- Directed by: Javed Raza
- Written by: Ahmed Aqeel Ruby
- Produced by: Khawaja Tariq Tahir
- Starring: Zara Sheikh Moammar Rana Neha Dhupia Veena Malik Shamyl Khan Naghma
- Cinematography: Waqar Bokhari
- Edited by: Ashfaq Makrani
- Music by: Amjad Bobby Humaira Arshad
- Distributed by: Eveready Pictures
- Release date: 18 April 2008;
- Country: Pakistan
- Language: Urdu

= Kabhi Pyar Na Karna =

Kabhi Pyar Na Karna is a Pakistani Urdu film directed by Javed Raza. The film was produced by Khawaja Tariq Tahir and it is written by Ahmed Aqeel Ruby. Zara Sheikh, Veena Malik and Moammar Rana perform leading roles in this film. Bollywood actress Neha Dhupia made her Pakistani film debut.

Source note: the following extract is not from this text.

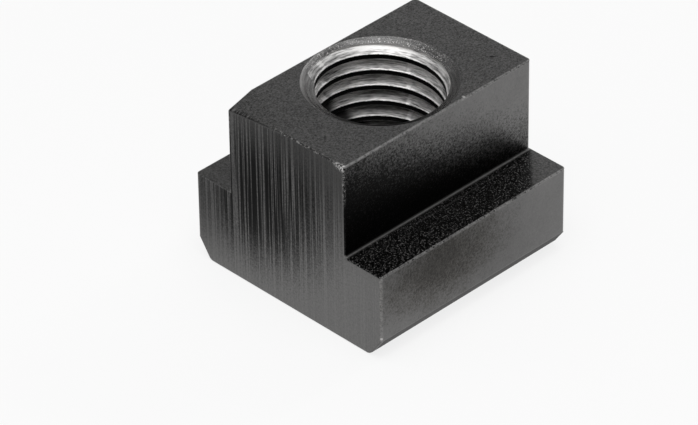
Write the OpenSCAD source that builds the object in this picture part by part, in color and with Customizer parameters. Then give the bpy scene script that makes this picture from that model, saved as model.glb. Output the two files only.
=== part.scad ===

Kabhi Pyar Na Karna was distributed by Eveready Pictures and was released on 18 April 2008.

== Cast ==
- Zara Sheikh
- Moammar Rana
- Neha Dhupia
- Veena Malik
- Shamyl Khan
- Naghma

== Production ==
The film was shot in the United States and Pakistan. Bollywood actress Neha Dhupia made her Pakistani film debut

== Release ==
The film was released nationwide on 18 April 2008.